Gary Mead Biography

Gary Mead

A graduate of the University of Newcastle on Tyne, Gary Mead started his journalistic career by reporting on the rise of Solidarity and the imposition of martial law in Poland for New Statesman, The Observer and various other publications. He then joined the BBC World Service as a writer on East Europe. Subsequently he moved to Granada TV and spent a year in South Africa making a documentary history of apartheid. He then joined the Financial Times, initially as the paper’s correspondent in Argentina. He was head of research for the World Gold Council and spent time in Washington D.C.  as Media Director for the International Institute of Finance. His accessible books on military history are designed for interested general readers – the latest, Unbeatable, Unbearable is a life of the British soldier Bernard Montgomery. It will be published by Bloomsbury in 2026

How I Found the Agency

I think of my career, indeed my life, as a series of accidental encounters that turn out to be very fruitful. I started writing book reviews for the Financial Times when I was a reporter with the paper. I knew that I wanted to write books but didn't want to write for my desk drawer. J.D.F. Jones, the avuncular Weekend editor of the paper told me I needed an agent.

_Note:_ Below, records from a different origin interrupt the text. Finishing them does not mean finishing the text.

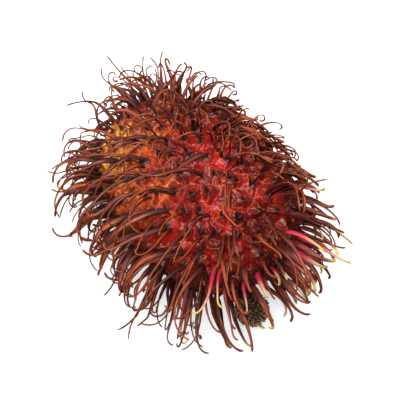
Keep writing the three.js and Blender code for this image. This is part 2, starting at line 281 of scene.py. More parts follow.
def new_material(name):
    """A new material, and the function that adds its nodes."""
    material = bpy.data.materials.new(name)
    material.use_nodes = True
    tree = material.node_tree
    tree.nodes.clear()

    def add_node(kind, settings, inputs):
        """Adds a node. An input takes a value, an sRGB colour as text, or the first output of a node."""
        node = tree.nodes.new("ShaderNode" + kind)
        for name, value in settings.items():
            setattr(node, name, value)
        for key, value in inputs.items():
            if isinstance(key, int):
                socket = node.inputs[key]
            else:
                socket = next(s for s in node.inputs if s.enabled and s.name == key)
            if isinstance(value, bpy.types.Node):
                value = next(s for s in value.outputs if s.enabled)
            if isinstance(value, bpy.types.NodeSocket):
                tree.links.new(value, socket)
            else:
                socket.default_value = linear(value) if isinstance(value, str) else value
        return node

    return material, add_node


SMOOTH = {"interpolation_type": "SMOOTHSTEP"}
COLOURS = {"data_type": "RGBA"}


def waxy_rind():
    """Living fruit skin: a thin clear wax over soft crimson flesh that light goes a millimetre into. The
    eye sees small sharp glints on a saturated body, orange in the thin grooves, and on each tubercle a top
    of dead, nearly black tissue with faded skin round it."""
    material, add_node = new_material("waxy_rind")
    position = add_node("TexCoord", {}, {}).outputs["Object"]
    blotch, mottle, grain = (
        add_node("TexNoise", {}, {"Vector": position, "Scale": 1 / (size * MM), "Detail": detail})
        for size, detail in ((4.5, 3.0), (1.4, 4.0), (0.45, 3.0))
    )
    names = ("border", "net", "crown", "halo", "flank", "tone", "orange", "ochre", "dried")
    measures = {name: add_node("Attribute", {"attribute_name": name}, {}) for name in names}

    deep = add_node("MapRange", SMOOTH, {"Value": blotch, "From Min": 0.48, "From Max": 0.64, "To Max": 0.8})
    rosy = add_node("MapRange", SMOOTH, {"Value": mottle, "From Min": 0.52, "From Max": 0.7, "To Max": 0.7})
    milky = add_node("Math", {"operation": "MULTIPLY"}, {0: rosy, 1: measures["net"]})
    # brown-red over the flanks away from the sunny side: partly drying, partly painted shade under the
    # spinterns
    dried = add_node("Math", {"operation": "MULTIPLY"}, {0: measures["dried"], 1: 0.75})

    # the orange and ochre area, in patches and above all between the tubercles
    patchy = add_node("MapRange", SMOOTH, {
        "Value": mottle, "From Min": 0.4, "From Max": 0.56, "To Min": 0.15,
    })
    between = add_node("MapRange", {}, {"Value": measures["border"], "To Min": 0.55, "To Max": 1.0})
    orange = add_node("Math", {"operation": "MULTIPLY"}, {0: measures["orange"], 1: between})
    orange = add_node("Math", {"operation": "MULTIPLY"}, {0: orange, 1: patchy})
    ochre = add_node("Math", {"operation": "MULTIPLY"}, {0: measures["ochre"], 1: patchy})

    # thin lines where the noise crosses its middle value
    veins = add_node("TexNoise", {}, {
        "Vector": position, "Scale": 1 / (2.0 * MM), "Detail": 1.0, "Distortion": 0.3,
    })
    off_vein = add_node("Math", {"operation": "SUBTRACT"}, {0: veins, 1: 0.5})
    off_vein = add_node("Math", {"operation": "ABSOLUTE"}, {0: off_vein})
    vein = add_node("MapRange", SMOOTH, {
        "Value": off_vein, "From Min": 0.035, "From Max": 0.006, "To Max": 0.65,
    })

    # round and on the tubercles' tops, with ragged edges
    faded = add_node("Math", {"operation": "MULTIPLY_ADD"}, {0: mottle, 1: 1.6, 2: measures["halo"]})
    faded = add_node("MapRange", SMOOTH, {"Value": faded, "From Min": 1.1, "From Max": 1.85, "To Max": 0.7})
    scuffed = add_node("MapRange", SMOOTH, {
        "Value": grain, "From Min": 0.55, "From Max": 0.72, "To Max": 0.1,
    })
    pale = add_node("Math", {"operation": "MULTIPLY"}, {0: scuffed, 1: measures["flank"]})
    frayed = add_node("Math", {"operation": "MULTIPLY_ADD"}, {0: grain, 1: 0.9, 2: measures["crown"]})
    dead = add_node("MapRange", SMOOTH, {
        "Value": frayed, "From Min": 0.55, "From Max": 1.25, "To Max": 0.95,
    })

    skin = add_node("Mix", COLOURS, {"Factor": measures["tone"], "A": "6c0a09", "B": "b61a15"})
    layers = (  # of colour, each over those before it
        (deep, "4a0b0a"), (rosy, "b4221d"), (milky, "ba3831"), (dried, "40150f"), (orange, "ff7c38"),
        (ochre, "f5ae48"), (vein, "e0602a"), (faded, "581f1e"), (pale, "e38d84"), (dead, "2e120e"),
    )
    for cover, colour in layers:
        skin = add_node("Mix", COLOURS, {"Factor": cover, "A": skin, "B": colour})

    relief = add_node("Math", {"operation": "MULTIPLY_ADD"}, {0: grain, 1: 0.45, 2: mottle})
    relief = add_node("Math", {"operation": "MULTIPLY_ADD"}, {0: vein, 1: 0.4, 2: relief})
    bump = add_node("Bump", {}, {"Strength": 1.0, "Distance": 0.6 * MM, "Height": relief})
    rough = add_node("MapRange", {}, {"Value": dead, "To Min": 0.36, "To Max": 0.75})
    wax = add_node("BsdfPrincipled", {}, {
        "Base Color": skin, "Roughness": rough, "Normal": bump, "IOR": 1.45,
        "Subsurface Weight": 0.15, "Subsurface Radius": (1.0, 0.2, 0.1), "Subsurface Scale": 0.8 * MM,
        "Coat Weight": 0.45, "Coat Roughness": 0.05, "Specular IOR Level": 0.15,
        "Specular Tint": (1.0, 0.6, 0.5, 1.0),
    })
    add_node("OutputMaterial", {}, {"Surface": wax})
    return material


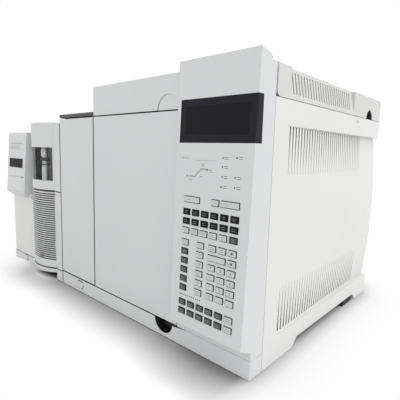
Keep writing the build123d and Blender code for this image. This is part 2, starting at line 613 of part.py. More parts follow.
def prism_across(y0, y1, points):
    """Straight-sided outline of (x, z) points, carried from y0 to y1."""
    corners = [(x, 0, z) for x, z in points]
    face = make_face(Polyline(*corners, close=True).edges())
    return Pos(0, y0, 0) * extrude(face, amount=y1 - y0, dir=(0, 1, 0))


def feet():
    """Rubber feet of both units, in one node."""
    blocks = []
    for x in (-MOULDING - FOOT_WIDTH / 2, X_LEFT + SHEET + FOOT_WIDTH / 2):
        for y in (FOOT_FRONT_FRONT, FOOT_BACK_FRONT):
            blocks.append(rubber_foot(x, y + FOOT_LENGTH / 2, PAN_FLOOR))
    for x in (D_LEFT + FOOT_WIDTH, D_RIGHT - FOOT_WIDTH):
        for y in (FOOT_FRONT_FRONT, FOOT_BACK_FRONT):
            blocks.append(rubber_foot(x, y + FOOT_LENGTH / 2, DETECTOR_FLOOR))
    return together(*blocks)


def rubber_foot(x, y, height):
    """Tapered rubber block that stands on the bench."""
    foot = Pos(x, y, height / 2) * Box(FOOT_WIDTH, FOOT_LENGTH, height)
    return chamfer(foot.edges().filter_by(Axis.Y).group_by(Axis.Z)[0], SHEET)


# ---- key tower ----
def tower_profile(inset):
    """Side outline of the key tower, moved inwards by a wall; a hollow runs out through its foot and back."""
    past = SLIT if inset else 0
    back, foot = SIDE_FRONT - SLIT + past, BEZEL_TOP + SLIT / 2 - past
    return [(face_y(TOWER_TOP) + inset, TOWER_TOP - inset), (face_y(CHIN) + inset, CHIN + inset),
            (inset, CHIN_FOOT + inset), (inset, foot), (back, foot), (back, COVER_TOP - inset),
            (TOWER_BACK_Y, COVER_TOP - inset), (TOWER_LIP_Y, TOWER_LIP - inset)]


def lens_outer():
    """Space of the display lens: a front sheet and its return round the right corner."""
    slope = [(face_y(DISPLAY_TOP), DISPLAY_TOP), (face_y(DISPLAY_BOTTOM), DISPLAY_BOTTOM)]
    sheet = [(slope[0][0], slope[0][1]), (slope[1][0], slope[1][1]),
             (slope[1][0] + LENS, slope[1][1]), (slope[0][0] + LENS, slope[0][1])]
    side = [slope[0], slope[1], (DISPLAY_WRAP, DISPLAY_BOTTOM), (DISPLAY_WRAP, DISPLAY_TOP)]
    return prism_x(-DISPLAY_LEFT + FACE_BEVEL, 0, sheet) + prism_x(-LENS, 0, side)


def bevel_cutter():
    """Wedge that bevels the tower's left flank back to the front."""
    deep = FACE_LOW_PROUD + 1
    run = FACE_BEVEL * deep / FACE_LOW_PROUD
    corners = [(X_TOWER - 1, 0), (X_TOWER, 0), (X_TOWER + run, -deep), (X_TOWER - 1, -deep)]
    face = make_face(Polyline(*[(x, y, 0) for x, y in corners], close=True).edges())
    return extrude(face, amount=TOWER_TOP + 1, dir=(0, 0, 1))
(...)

That's how I met Christopher Sinclair-Stevenson. Christopher, now sadly dead, was a graceful presence in my life, always open to ideas, supportive and kind, generous in his praise. Andrew has now inherited Christopher's agency and - I am glad to say - has agreed to inherit me too. "Together we will do great things" he told me after our meeting. Precisely what an author wants to hear from their agent.